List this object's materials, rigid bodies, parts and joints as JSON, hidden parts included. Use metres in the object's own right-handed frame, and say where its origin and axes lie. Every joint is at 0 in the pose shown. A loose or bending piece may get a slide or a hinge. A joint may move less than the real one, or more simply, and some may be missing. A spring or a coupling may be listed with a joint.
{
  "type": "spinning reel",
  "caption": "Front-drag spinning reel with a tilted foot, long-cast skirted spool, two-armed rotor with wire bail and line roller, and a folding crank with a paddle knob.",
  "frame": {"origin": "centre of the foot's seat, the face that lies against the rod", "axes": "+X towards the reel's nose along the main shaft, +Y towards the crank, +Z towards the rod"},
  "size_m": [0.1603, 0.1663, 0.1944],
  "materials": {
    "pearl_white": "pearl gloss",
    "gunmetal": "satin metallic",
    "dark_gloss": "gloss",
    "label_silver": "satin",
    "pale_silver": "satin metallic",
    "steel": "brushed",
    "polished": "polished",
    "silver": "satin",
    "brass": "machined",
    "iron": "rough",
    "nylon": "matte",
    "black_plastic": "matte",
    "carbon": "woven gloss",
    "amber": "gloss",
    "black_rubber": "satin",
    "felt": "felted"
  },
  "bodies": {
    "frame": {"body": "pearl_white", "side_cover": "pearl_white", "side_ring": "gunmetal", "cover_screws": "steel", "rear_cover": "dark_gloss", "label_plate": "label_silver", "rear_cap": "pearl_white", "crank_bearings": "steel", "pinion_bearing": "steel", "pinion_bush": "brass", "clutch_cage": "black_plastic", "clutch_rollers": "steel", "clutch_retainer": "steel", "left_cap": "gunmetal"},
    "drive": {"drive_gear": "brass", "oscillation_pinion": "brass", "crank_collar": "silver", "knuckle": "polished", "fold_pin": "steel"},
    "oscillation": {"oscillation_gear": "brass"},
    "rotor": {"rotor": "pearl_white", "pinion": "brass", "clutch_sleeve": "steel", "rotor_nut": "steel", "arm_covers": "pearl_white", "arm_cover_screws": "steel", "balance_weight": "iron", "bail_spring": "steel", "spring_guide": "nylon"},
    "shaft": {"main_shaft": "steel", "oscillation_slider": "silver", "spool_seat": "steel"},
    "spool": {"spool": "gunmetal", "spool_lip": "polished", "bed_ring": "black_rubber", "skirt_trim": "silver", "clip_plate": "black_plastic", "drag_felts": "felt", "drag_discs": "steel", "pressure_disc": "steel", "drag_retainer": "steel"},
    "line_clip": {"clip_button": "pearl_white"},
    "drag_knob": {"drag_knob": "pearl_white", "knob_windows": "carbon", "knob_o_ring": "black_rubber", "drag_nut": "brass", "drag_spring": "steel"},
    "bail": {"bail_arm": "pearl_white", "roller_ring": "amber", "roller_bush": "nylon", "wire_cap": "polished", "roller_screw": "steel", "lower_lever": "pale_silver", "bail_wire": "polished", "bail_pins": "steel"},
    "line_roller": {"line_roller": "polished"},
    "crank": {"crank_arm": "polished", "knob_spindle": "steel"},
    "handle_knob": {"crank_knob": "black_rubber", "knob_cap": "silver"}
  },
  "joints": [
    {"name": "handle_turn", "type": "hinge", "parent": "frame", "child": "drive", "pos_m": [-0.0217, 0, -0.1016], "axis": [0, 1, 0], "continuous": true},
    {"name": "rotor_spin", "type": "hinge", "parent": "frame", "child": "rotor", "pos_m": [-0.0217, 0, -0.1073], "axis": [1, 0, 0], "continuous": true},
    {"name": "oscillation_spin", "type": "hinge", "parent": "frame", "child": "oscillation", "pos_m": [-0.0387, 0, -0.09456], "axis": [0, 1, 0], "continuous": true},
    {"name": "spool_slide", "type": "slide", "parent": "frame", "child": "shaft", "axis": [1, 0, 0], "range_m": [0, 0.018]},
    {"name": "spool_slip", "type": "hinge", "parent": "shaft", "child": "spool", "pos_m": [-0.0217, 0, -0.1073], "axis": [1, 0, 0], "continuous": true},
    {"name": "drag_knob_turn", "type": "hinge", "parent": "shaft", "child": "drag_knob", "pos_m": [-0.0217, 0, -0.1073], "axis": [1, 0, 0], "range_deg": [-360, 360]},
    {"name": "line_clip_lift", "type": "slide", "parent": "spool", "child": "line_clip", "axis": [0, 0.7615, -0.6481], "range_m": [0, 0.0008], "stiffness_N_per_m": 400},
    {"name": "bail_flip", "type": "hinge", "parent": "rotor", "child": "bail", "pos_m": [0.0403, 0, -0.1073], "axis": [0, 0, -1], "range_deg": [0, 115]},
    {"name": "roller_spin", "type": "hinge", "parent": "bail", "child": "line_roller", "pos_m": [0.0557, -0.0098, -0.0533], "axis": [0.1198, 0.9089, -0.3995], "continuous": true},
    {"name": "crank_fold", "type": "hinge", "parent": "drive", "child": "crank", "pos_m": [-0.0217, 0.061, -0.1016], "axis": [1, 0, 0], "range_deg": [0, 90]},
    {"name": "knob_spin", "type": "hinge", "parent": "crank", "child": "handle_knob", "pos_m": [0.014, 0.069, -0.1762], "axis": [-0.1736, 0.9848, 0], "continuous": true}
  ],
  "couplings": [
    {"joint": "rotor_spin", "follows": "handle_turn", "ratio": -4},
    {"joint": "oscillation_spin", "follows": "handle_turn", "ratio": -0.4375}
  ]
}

_ _ _ _ _ _ _

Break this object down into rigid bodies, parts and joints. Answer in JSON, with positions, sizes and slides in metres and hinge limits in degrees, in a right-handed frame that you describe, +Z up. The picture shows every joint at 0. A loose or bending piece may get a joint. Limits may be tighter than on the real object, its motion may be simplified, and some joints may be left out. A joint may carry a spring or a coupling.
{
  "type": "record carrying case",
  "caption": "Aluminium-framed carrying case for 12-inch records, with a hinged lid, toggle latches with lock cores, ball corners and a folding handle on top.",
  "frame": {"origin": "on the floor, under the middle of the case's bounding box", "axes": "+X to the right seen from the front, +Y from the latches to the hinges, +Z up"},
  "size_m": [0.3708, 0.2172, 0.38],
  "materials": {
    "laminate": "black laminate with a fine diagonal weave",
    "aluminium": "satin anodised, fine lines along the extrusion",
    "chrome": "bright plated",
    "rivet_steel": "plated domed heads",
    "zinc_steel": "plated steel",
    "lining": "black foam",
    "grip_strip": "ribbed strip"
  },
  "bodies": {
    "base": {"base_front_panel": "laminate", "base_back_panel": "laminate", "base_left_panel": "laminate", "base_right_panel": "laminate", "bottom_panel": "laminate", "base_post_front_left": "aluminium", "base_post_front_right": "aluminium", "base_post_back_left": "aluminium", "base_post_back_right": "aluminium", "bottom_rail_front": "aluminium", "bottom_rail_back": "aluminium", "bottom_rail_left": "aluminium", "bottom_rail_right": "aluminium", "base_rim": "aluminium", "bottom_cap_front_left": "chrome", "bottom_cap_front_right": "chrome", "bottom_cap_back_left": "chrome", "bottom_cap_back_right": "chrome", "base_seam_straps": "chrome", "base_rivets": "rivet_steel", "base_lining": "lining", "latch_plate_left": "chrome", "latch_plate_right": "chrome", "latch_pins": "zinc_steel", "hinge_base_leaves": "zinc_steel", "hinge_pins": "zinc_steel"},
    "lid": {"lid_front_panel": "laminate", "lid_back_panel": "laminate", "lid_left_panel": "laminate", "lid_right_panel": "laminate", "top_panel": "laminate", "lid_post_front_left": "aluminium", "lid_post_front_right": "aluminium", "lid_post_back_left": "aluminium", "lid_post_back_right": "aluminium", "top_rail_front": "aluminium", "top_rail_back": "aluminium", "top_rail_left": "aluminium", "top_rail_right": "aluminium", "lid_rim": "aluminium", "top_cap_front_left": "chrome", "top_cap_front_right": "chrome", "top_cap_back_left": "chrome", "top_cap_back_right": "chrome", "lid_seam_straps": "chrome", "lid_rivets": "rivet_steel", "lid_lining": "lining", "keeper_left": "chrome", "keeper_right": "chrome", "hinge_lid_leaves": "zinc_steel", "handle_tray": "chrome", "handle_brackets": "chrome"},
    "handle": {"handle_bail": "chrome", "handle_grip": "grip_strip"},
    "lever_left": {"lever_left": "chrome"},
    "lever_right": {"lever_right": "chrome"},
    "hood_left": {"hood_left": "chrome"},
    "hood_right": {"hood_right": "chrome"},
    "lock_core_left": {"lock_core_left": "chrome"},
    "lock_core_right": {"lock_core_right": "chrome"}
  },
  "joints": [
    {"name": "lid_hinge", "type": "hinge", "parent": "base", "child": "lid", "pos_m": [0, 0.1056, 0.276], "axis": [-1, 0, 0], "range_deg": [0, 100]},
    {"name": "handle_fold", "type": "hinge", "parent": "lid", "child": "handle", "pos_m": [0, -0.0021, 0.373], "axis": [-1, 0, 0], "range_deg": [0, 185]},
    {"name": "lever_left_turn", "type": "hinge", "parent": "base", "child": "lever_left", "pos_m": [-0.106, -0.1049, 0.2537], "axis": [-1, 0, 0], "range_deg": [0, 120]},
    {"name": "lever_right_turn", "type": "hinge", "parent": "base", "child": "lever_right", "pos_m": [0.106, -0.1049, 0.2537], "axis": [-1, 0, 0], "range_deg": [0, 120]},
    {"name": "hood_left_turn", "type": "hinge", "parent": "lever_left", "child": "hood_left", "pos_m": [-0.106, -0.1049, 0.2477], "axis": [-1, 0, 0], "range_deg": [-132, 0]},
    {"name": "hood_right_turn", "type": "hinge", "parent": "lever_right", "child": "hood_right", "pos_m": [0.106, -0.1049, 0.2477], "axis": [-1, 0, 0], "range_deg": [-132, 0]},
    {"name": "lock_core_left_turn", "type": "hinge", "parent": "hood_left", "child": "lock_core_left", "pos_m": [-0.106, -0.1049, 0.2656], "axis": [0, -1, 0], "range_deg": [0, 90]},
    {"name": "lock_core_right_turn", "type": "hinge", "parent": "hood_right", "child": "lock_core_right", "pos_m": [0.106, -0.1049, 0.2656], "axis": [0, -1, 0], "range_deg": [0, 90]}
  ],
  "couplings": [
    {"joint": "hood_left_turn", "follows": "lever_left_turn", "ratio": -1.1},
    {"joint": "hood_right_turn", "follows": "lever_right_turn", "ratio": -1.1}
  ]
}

_ _ _ _ _ _ _

Identify each line of the material where the word "bending" shows up, and copy it.

List this object's materials, rigid bodies, parts and joints as JSON, hidden parts included. Use metres in the object's own right-handed frame, and say where its origin and axes lie. Every joint is at 0 in the pose shown. A loose or bending piece may get a slide or a hinge. A joint may move less than the real one, or more simply, and some may be missing. A spring or a coupling may be listed with a joint.
Break this object down into rigid bodies, parts and joints. Answer in JSON, with positions, sizes and slides in metres and hinge limits in degrees, in a right-handed frame that you describe, +Z up. The picture shows every joint at 0. A loose or bending piece may get a joint. Limits may be tighter than on the real object, its motion may be simplified, and some joints may be left out. A joint may carry a spring or a coupling.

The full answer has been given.